Nämlich, Momentchen – kurz nachschauen: ungefähr 250 Pesos (12,46 Euro), schreibt User Bondzio aus Bielefeld bei TripAdvisor, der sich "begeistert" über das dafür erhaltene ganztägige "Abenteuer" äußert. (Aber auch schon 2017, da muss man jetzt vielleicht ein bisschen Inflation draufrechnen.)

Und ich weiß nicht so recht, aber wenn es nicht mal mehr eine echte Recherche, sondern bloß ein bisschen laxes Herumgegoogle braucht, um die ganze Dramatik einer "Duell"-Mutprobe in sich zusammenfallen zu lassen wie eine Hüpfburg bei Stromausfall, wäre es vielleicht an der Zeit, dem Format mal ein Päuschen zu gönnen. Bevor irgendein Promi demnächst vor der Wildwasserbahn im Europapark Rust stehen und so tun muss als rafte er darin gleich seinem drohenden Ende entgegen.
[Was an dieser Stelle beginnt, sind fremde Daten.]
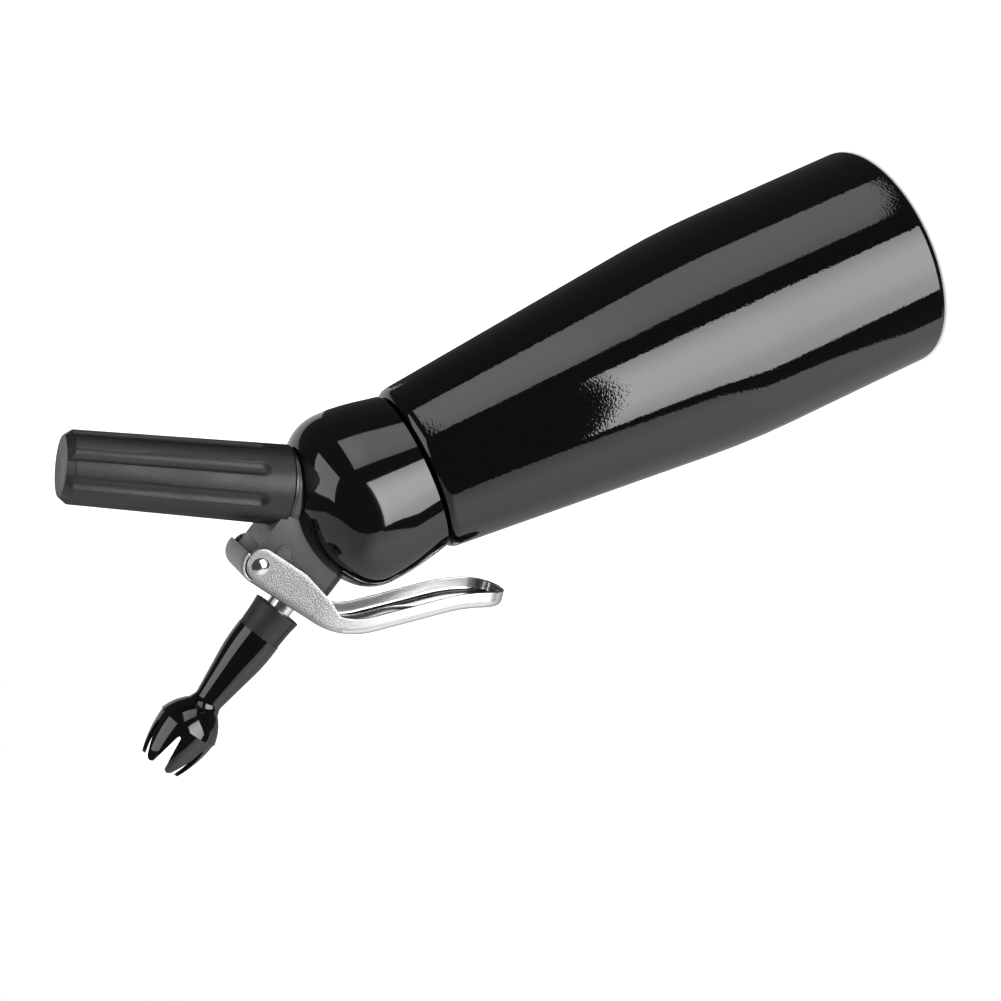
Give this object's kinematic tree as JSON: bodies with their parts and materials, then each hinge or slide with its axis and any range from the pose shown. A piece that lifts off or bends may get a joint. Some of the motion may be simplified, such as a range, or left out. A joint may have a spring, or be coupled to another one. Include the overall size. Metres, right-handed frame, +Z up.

Weltmeister-Uniform fürs Fernsehmuseum

Das "Duell um die Welt" hat dem deutschen Fernsehen zweifellos demonstriert, welche erzählerische Wucht gut gescriptete Unterhaltung entfalten kann. Aber jetzt ist's auch mal gut.

Zumal selbst die Hauptprotagonisten langsam durcheinander kommen. Bei einem der letzten Studiospiele vergaß Klaas kurzzeitig, nicht gerade in seiner anderen ProSieben-Erfolgsshow zu sein, wo er inzwischen mit Joko gegen den eigenen Sender agiert: "Ach so, wir spielen gegeneinander!"

Die weiße Weltmeister-Uniform muss ja nicht gleich in die Altkleidersammlung gestopft werden, im Fernsehmuseum wäre bestimmt auch ein Plätzchen für sie frei. Und in Florida, Berlin, hätte man wieder Kapazitäten, das nächste Entertainment-Gewitter auszutüfteln, bevor die Zahl der "Duell um die Welt"-Best-ofs irgendwann demnächst die Zahl der Original-Ausgaben übersteigt. In der letzten verabschiedete sich Moderatorin Jeannine Michaelsen, die zukünftig ja einfach im Wechsel mit Steven Gätjen durch "Joko und Klaas gegen ProSieben" führen könnte, mit den Worten: "Toll, dass Sie uns die Treue halten. Wir haben's aber auch verdient." Deshalb: Danke für das Spektakel! Aber sich ewig auf Früher auszuruhen ist echt noch nie gut gegangen.

Und damit: zurück nach Köln.

Die nächste Ausgabe von "10 Jahre Duell um die Welt – Joko und Klaas blicken zurück" läuft am Samstag um 20:15 Uhr bei ProSieben; die erste ist auf Joyn abrufbar.